Millions rally across France in condemnation of terror attacks

World leaders and roughly a million people waving flags and banners took to the streets of Paris today to show solidarity in the wake of the jihadi terror attacks on Charlie Hebdo and a kosher supermarket in Paris last week.

Part of the throng on the streets of Paris today.

Laurent Cipriani/AP

January 11, 2015

In an uncharacteristic showing of solidarity, world leaders – often opposed in their international politics – linked arms during a Sunday march through the streets of Paris in a memorial for the victims of last week's terrorist attacks in the country.

More than 50 world leaders joined French President François Hollande, among them Israeli Prime Minister Benjamin Netanyahu, Palestinian Authority President Mahmoud Abbas, and Turkish Prime Minister Ahmet Davutoglu.

The strong display of international support for France after the attacks at the offices of the Charlie Hebdo satirical newspaper and a kosher supermarket in Paris could lead to greater intelligence and counterterrorism cooperation, says Paul Vallet, a French political analyst based in Geneva.

Tracing fentanyl’s path into the US starts at this port.
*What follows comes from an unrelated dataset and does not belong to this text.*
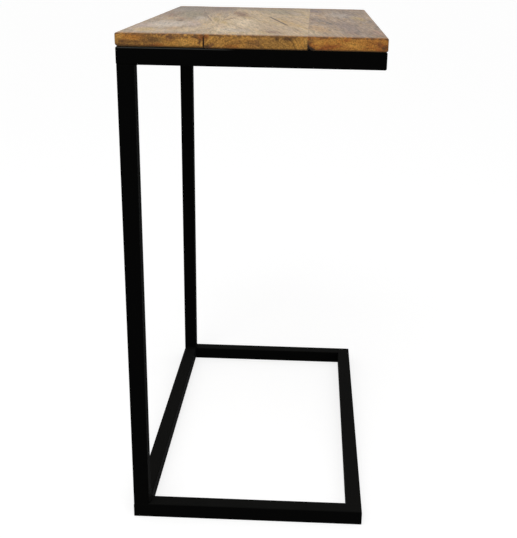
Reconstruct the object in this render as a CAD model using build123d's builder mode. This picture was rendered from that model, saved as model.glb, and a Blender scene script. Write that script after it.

It doesn’t end there.

He says footage of world leaders standing side-by-side sends a strong message of unity, but there's real work to be done by European and Middle Eastern leaders.
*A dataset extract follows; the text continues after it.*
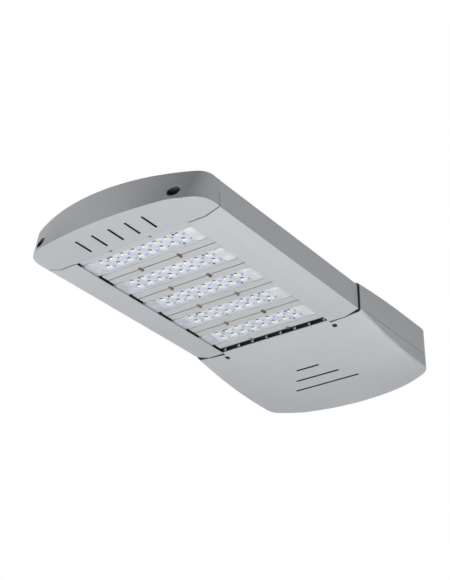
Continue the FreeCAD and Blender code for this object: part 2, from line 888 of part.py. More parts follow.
def gear_tabs(name):
    near, width, y, half = gear_bodies()[name]
    x = seam_x + near + width / 2
    tab_half = min(gear_tab_width, width) / 2
    top = tray_top - tray_thickness
    reach = half + gear_tab
    tabs = box(x - tab_half, x + tab_half, y - reach, y + reach, top - gear_tab_thickness, top)
    return tabs.cut([peg(hx, hy, top - 3, gear_screw_r + slack, 4) for hx, hy in gear_screws_of(name)])


def led_driver():
    top = tray_top - tray_thickness
    x = seam_x + driver_near
    case = box(x, x + driver_width, -driver_half, driver_half, top - driver_height, top)
    long_edges = [e for e in case.Edges if abs(e.tangentAt(e.FirstParameter).y) > 0.9]
    case = case.makeChamfer(driver_bevel, long_edges)
    return fuse([case, gear_tabs("driver")])


def terminal_block():
    top = tray_top - tray_thickness
    width, length, height = terminal_size
    x = seam_x + small_gear_near
    y = -small_gear_y
    block = box(x, x + width, y - length / 2, y + length / 2, top - height, top)
    block = fuse([block, gear_tabs("terminal")])
    wells = []
    for way in spread(terminal_ways, terminal_pitch):
        wells.append(peg(x, y + way, top - height / 2, terminal_well_r, terminal_well_depth, ahead))
        wells.append(peg(x + width, y + way, top - height / 2, terminal_well_r, terminal_well_depth, -ahead))
    return block.cut(wells)


def surge_protector():
    top = tray_top - tray_thickness
    width, length, height = surge_size
    x = seam_x + small_gear_near
    y = small_gear_y
    ring = rounded_ring(x, x + width, y - length / 2, y + length / 2, top, surge_corner_r)
    return fuse([polygon(ring, -up * height), gear_tabs("surge")])


def gear_screws():
    seat = tray_top - tray_thickness - gear_tab_thickness
    length = gear_tab_thickness + tray_thickness + gear_screw_grip - 1
    return Part.makeCompound([screw(Vector(x, y, seat), up, gear_screw_r, length, gear_screw_head_r,
                                    gear_screw_head) for x, y in gear_screw_places()])


# Fittings in the front wall

def fitting(y, r, hex_r, hex_length, cap_r, cap_length):
    z = optics_z + fitting_z
    flange = peg(seam_x, y, z, hex_r, hex_length, -ahead)
    cap = peg(seam_x - hex_length, y, z, cap_r, cap_length, -ahead, 12)
    tail = peg(seam_x, y, z, r, housing_wall + fitting_tail, ahead, 8)
    nut = peg(seam_x + housing_wall, y, z, hex_r, fitting_tail - 2, ahead)
    return fuse([flange, cap, tail, nut])


def cable_gland():
    body = fitting(gland_y, gland_r, gland_hex_r, gland_hex, gland_dome_r, gland_dome)
    return body.cut(peg(seam_x - far, gland_y, optics_z + fitting_z, gland_bore_r, 2 * far, ahead, 8))


def breather_valve():
    return fitting(valve_y, valve_r, valve_hex_r, valve_hex, valve_cap_r, valve_cap)


# Pole socket: a bored tube on two bolted feet, with set bolts that grip the pole

def set_bolt_ways():
    angle = math.radians(set_bolt_angle)
    return [Vector(0, s * math.sin(angle), -math.cos(angle)) for s in (-1, 1)]


def pole_socket():
    pieces = [rod(rear_x, 0, 0, socket_r, socket_length + socket_stop, -ahead)]
    tools = [rod(rear_x + 1, 0, 0, socket_bore_r, socket_length + 1, -ahead),
             peg(rear_x, 0, 0, socket_stop_r, socket_length + socket_stop + 1, -ahead, 12)]
    for x in foot_places:
        half = foot_length / 2
        pieces.append(box(x - half, x + half, -foot_half, foot_half, foot_bottom, foot_top))
        for s in (-1, 1):
            tools.append(peg(x, s * foot_bolt_y, foot_bottom - 1, foot_bolt_r + slack,
                             foot_top - foot_bottom + 2))
        for way in set_bolt_ways():
            start = Vector(x, 0, 0) + way * (socket_bore_r + 1)
            pieces.append(peg(start.x, start.y, start.z, set_boss_r, socket_wall + set_boss_height - 1,
                              way, 8))
            inner = Vector(x, 0, 0) + way * (socket_bore_r - 2)
            tools.append(peg(inner.x, inner.y, inner.z, set_bolt_r + thread_gap,
                             socket_wall + set_boss_height + 3, way, 8))
    return fuse(pieces).cut(tools)


def socket_bolts():
    length = foot_top - foot_bottom + foot_bolt_grip - 1
    return Part.makeCompound([screw(Vector(x, s * foot_bolt_y, foot_bottom), up, foot_bolt_r, length,
                                    foot_bolt_head_r, foot_bolt_head, 6)
                              for x in foot_places for s in (-1, 1)])


def set_bolts():
    bolts = []
    for x in foot_places:
        for way in set_bolt_ways():
            tip = socket_bore_r + thread_gap
            seat = socket_r + set_boss_height + set_bolt_stand
            place = Vector(x, 0, 0) + way * seat
            head = peg(place.x, place.y, place.z, set_bolt_head_r, set_bolt_head, way)
            shank = peg(place.x, place.y, place.z, set_bolt_r, seat - tip, -way, 8)
            bolts.append(fuse([head, shank]))
    return Part.makeCompound(bolts)


def build():
    os.makedirs("parts", exist_ok=True)
    save("nose_cap", nose_cap())
    save("nose_screws", nose_screws())
    save("rail_left", rail(1))
    save("rail_right", rail(-1))
    for k in range(1, module_count):
        save("cross_bar_%d" % k, cross_bar(k))
    save("bar_screws", bar_screws())
    for k in range(module_count):
        save("module_%d_heatsink" % (k + 1), heatsink(k))
        save("module_%d_board" % (k + 1), board(k))
        save("module_%d_emitters" % (k + 1), emitters(k))
        save("module_%d_gasket" % (k + 1), lens_gasket(k))
        save("module_%d_lens" % (k + 1), lens_plate(k))
    save("module_screws", module_screws())
    save("vent_grille", vent_grille())
    save("front_seal", front_seal())
    save("driver_housing", driver_housing())
    save("driver_cover", driver_cover())
    save("cover_gasket", cover_gasket())
    save("cover_screws", cover_screws())
    save("housing_screws", housing_screws())
    save("gear_tray", gear_tray())
    save("tray_screws", tray_screws())
    save("led_driver", led_driver())
    save("terminal_block", terminal_block())
    save("surge_protector", surge_protector())
    save("gear_screws", gear_screws())
    save("cable_gland", cable_gland())
    save("breather_valve", breather_valve())
    save("pole_socket", pole_socket())
    save("socket_bolts", socket_bolts())
    save("set_bolts", set_bolts())


build()
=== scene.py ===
import math

import bpy
from mathutils import Matrix, Vector


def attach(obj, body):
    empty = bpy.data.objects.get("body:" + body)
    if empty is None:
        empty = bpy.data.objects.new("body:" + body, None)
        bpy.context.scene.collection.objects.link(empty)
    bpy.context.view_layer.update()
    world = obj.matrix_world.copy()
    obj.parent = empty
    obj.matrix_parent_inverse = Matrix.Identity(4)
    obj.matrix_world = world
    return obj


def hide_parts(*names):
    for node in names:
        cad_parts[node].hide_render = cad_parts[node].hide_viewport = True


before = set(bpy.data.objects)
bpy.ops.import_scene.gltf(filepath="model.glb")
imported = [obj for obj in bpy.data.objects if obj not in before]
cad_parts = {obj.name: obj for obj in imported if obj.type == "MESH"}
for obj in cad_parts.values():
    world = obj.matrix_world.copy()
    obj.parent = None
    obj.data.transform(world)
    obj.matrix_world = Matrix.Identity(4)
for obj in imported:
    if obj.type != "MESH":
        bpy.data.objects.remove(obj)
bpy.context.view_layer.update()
print("frame loaded:", len(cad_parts), "nodes")

# places that the pieces share, in metres

head = {
    "opticsHeight": -0.014,     # chip plane of the light modules
    "arrayStart": -0.6485,      # front edge of the first module
    "modulePitch": 0.073,
    "modules": 5,
    "rowPitch": 0.017,
    "lensPitch": 0.020,
    "columns": 8,
}


# nodes and shader maths

class Field:
    # a socket whose arithmetic adds Math nodes
    def __init__(self, finish, socket):
        self.finish = finish
        self.socket = socket

    def maths(self, operation, *others):
        inputs = dict(enumerate((self,) + others))
        return self.finish.add("ShaderNodeMath", {"operation": operation}, inputs)

    def __add__(self, other):
        return self.maths("ADD", other)

    def __radd__(self, other):
        return self.maths("ADD", other)

    def __sub__(self, other):
        return self.maths("SUBTRACT", other)

    def __rsub__(self, other):
        return self.finish.add("ShaderNodeMath", {"operation": "SUBTRACT"}, {0: other, 1: self})

    def __mul__(self, other):
        return self.maths("MULTIPLY", other)

    def __truediv__(self, other):
        return self.maths("DIVIDE", other)


class NodeMaker:
    # adds nodes to one tree
    def __init__(self, tree):
        self.tree = tree

    def add(self, kind, settings, inputs, output=0):
        node = self.tree.nodes.new(kind)
        for key, value in settings.items():
            setattr(node, key, value)
        self.feed(node, inputs)
        return Field(self, node.outputs[output])

    def feed(self, node, inputs):
        for key, value in inputs.items():
            if isinstance(value, Field):
                self.tree.links.new(value.socket, node.inputs[key])
            else:
                node.inputs[key].default_value = value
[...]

“In the next few days, one of the important objectives will be to see how security cooperation can be reinforced between all of these governments,” says Mr. Vallet. Leaders will be looking further at the Syria conflict, says Vallet, to find ways of neutralizing the Sunni jihadi groups that have drawn in fighters from across the Middle East and Europe, making Syria a likely vector for future international terrorism. 

Former Polish Prime Minister Donald Tusk, now the head of the EU body that runs European leadership summits, said he will push for new EU security laws next week, including one that would create a European air passenger database. His proposals appear aimed at restricting the movement of potential terrorists, but Vallet says this may prove a challenge.
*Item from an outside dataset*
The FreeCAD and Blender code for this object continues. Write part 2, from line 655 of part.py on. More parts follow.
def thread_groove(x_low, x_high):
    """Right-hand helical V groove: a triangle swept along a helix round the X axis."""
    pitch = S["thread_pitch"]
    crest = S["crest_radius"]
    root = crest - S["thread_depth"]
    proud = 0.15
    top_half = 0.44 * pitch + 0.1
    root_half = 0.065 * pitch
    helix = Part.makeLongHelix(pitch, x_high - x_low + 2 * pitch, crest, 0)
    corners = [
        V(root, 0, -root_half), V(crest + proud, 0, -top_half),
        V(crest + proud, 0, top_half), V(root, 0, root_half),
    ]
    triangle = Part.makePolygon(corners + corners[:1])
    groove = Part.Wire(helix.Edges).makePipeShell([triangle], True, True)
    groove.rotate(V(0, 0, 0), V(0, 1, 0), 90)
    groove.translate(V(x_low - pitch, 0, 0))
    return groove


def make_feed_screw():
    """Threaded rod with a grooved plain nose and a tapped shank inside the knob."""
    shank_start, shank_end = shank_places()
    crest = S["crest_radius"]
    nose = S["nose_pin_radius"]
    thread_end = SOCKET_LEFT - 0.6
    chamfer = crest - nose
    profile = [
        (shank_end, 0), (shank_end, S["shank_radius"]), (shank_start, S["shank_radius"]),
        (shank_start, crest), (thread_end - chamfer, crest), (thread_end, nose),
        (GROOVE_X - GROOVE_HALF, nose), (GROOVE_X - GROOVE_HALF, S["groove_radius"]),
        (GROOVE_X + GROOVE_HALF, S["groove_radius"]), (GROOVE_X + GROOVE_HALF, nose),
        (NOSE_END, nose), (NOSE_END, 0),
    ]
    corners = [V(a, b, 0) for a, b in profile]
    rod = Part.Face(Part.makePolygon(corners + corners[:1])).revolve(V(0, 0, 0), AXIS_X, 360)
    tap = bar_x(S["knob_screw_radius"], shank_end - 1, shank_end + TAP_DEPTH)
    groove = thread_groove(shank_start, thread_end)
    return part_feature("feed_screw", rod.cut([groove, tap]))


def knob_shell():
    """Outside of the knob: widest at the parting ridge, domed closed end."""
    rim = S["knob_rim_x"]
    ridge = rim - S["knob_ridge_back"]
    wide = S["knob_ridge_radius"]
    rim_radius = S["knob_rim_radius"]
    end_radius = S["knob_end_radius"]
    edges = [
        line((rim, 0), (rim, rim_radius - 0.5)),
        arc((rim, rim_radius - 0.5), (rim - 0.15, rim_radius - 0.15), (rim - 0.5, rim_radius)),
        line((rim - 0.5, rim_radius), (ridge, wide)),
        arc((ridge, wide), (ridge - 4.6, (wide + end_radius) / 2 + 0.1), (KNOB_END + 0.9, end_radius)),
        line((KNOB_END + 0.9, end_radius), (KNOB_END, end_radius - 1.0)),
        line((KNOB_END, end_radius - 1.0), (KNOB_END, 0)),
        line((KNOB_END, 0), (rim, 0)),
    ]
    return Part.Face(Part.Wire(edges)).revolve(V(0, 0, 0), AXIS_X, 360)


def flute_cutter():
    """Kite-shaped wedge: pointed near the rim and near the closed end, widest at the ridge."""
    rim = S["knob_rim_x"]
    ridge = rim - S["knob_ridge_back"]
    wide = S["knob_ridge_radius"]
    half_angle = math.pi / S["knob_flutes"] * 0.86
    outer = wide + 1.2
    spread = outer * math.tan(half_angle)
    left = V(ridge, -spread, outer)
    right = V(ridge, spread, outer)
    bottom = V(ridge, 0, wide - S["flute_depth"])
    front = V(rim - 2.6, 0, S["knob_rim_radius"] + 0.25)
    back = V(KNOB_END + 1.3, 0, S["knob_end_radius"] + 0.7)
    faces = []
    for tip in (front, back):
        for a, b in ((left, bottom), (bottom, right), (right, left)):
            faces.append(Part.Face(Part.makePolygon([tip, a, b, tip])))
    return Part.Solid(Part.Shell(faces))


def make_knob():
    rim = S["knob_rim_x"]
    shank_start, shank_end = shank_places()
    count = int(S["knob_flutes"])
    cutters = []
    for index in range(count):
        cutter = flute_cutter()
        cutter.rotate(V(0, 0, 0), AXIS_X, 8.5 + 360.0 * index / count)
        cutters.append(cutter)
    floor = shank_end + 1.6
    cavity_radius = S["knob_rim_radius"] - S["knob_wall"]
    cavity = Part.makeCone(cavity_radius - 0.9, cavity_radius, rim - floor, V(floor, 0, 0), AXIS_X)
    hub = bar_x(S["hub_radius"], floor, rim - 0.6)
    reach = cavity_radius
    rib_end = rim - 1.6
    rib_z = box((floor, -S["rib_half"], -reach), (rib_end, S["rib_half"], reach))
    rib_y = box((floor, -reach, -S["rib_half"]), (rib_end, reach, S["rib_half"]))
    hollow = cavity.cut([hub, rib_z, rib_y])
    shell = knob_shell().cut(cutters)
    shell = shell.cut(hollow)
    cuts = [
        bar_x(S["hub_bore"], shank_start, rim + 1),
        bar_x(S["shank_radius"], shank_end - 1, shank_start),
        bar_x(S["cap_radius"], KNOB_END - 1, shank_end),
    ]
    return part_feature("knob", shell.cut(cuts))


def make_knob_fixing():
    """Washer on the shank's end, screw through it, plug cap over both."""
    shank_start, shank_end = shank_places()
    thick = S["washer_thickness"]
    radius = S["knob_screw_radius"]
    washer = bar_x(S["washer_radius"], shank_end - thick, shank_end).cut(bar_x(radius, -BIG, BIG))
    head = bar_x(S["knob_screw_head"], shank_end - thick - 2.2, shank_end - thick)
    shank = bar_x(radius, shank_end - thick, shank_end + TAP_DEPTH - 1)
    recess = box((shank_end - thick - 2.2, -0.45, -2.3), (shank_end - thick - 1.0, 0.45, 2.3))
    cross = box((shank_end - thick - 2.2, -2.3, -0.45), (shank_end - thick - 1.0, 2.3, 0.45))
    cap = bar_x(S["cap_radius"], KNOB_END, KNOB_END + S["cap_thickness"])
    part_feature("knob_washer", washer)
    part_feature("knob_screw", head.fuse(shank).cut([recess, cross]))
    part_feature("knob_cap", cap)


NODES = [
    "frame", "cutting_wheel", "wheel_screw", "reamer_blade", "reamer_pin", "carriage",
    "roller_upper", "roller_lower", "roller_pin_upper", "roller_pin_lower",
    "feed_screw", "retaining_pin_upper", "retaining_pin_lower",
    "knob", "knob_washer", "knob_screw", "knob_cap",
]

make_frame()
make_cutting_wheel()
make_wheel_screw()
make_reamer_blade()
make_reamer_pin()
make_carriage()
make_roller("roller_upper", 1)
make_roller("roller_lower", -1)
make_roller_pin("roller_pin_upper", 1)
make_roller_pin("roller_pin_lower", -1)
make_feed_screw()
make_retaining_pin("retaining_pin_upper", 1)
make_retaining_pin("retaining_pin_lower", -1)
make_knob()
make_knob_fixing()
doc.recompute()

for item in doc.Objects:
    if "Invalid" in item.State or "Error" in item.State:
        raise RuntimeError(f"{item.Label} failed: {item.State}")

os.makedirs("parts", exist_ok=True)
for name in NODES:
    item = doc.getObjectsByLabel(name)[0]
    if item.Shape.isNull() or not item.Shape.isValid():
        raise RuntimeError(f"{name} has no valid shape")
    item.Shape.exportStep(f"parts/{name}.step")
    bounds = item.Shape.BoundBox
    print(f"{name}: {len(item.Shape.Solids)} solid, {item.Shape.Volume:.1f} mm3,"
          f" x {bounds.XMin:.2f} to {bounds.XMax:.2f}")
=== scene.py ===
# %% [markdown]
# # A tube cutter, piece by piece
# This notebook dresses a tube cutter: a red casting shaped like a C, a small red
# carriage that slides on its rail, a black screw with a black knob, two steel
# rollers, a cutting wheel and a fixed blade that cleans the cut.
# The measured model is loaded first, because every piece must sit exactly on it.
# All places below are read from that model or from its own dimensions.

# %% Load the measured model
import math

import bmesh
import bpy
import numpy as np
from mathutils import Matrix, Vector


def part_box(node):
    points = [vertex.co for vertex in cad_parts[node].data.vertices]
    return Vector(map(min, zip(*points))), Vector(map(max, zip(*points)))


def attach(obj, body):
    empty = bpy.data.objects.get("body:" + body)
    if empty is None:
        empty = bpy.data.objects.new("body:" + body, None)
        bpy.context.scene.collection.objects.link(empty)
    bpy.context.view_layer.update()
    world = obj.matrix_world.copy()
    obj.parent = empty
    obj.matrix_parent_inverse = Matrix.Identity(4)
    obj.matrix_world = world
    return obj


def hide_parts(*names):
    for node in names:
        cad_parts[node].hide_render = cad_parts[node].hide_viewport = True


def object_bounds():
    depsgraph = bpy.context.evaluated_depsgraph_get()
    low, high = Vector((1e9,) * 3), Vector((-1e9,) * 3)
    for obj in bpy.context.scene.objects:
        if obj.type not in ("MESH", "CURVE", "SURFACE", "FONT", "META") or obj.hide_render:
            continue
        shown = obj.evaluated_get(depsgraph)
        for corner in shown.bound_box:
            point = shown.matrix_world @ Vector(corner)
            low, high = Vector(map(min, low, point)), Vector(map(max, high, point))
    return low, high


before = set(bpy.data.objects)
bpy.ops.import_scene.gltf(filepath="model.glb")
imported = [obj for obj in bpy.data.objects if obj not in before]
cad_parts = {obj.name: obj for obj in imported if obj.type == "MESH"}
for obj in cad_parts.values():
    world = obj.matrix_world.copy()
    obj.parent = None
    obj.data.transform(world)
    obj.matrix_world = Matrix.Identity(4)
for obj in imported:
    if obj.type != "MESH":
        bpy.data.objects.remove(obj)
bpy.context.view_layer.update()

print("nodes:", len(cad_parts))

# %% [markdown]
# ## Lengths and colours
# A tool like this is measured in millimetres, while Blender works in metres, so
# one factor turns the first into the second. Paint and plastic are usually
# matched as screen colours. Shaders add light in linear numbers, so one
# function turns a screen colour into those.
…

“This is already applicable to transatlantic flights but ever since the vast amounts of American electronic surveillance shocked a lot of European opinions, many European lawmakers have been reluctant to adopt this kind of legislation on the European front,” he says.

'Capital of the World'

On the streets of Paris today, the focus was on defiance and healing. While the French public has displayed chart-busting discontent with their government in recent polls, even the most skeptical have looked to the country’s leaders for a message of national unity since last week’s attacks.

Why Florida and almost half of US states are enshrining a right to hunt and fish

Today's rally stretched from the Place de la Republique through the east of Paris and saw an estimated 1 million people. They were joined by 3 million more at similar rallies across the country, according to French media. 

"Paris is today the capital of the world,” said President Hollande in a statement. “Our entire country will rise up and show its best side.”

The crowd, which threatened to burst through the police barriers, was awash in banners, flags, and signs. While some were focused on freedom of expression or putting a stop to anti-Semitic acts, most aimed to be inclusive of all faiths and cultures. Many people held signs reading, “I am Charlie, I am Jewish, I am a Police Officer.”

Philippe Marie, wearing a hat on which he’d written “Je suis Charlie” in chalk, says: "I hope that tomorrow we will continue to appreciate and communicate in our diversity, to continue after today to be open to others, no matter our religion or culture.”

At war

On Saturday, French Prime Minister Manuel Valls said the country is at war with radical Islam.

“It is a war against terrorism, against jihadism, against radical Islam, against everything that is aimed at breaking fraternity, freedom, solidarity,” said Valls during a speech in Évry, just south of Paris.

But many in France’s Muslim community are worried that rhetoric about a war will translate into attacks on the roughly 2 million Muslims living in France.

Zohra, a French Muslim among the demonstrators, holds a sign reading “Not in my name.”

“It means, not in the name of Islam, because the Muslim religion is peace first and foremost. Peace and respect of one another,” she says.

Like many in France’s Muslim community, Zohra says she is concerned about the direction France will take in terms of its Muslim population. “I’m against all of these barbaric acts and these imbeciles who have made us victims."

While the reasons why some young Frenchmen are turning towards Islamist militancy are complicated, Oleg Kobtzeff, an assistant professor of international and comparative politics at the American University of Paris, says a useful step would be finding a way to limit the massive coverage isolated terrorist attacks receive. He says much of the news coverage of such attacks amounts to free publicity for militant groups.

“The more we publicize what terrorists are doing and give it front page news, the more it encourages them to continue doing what they’re doing."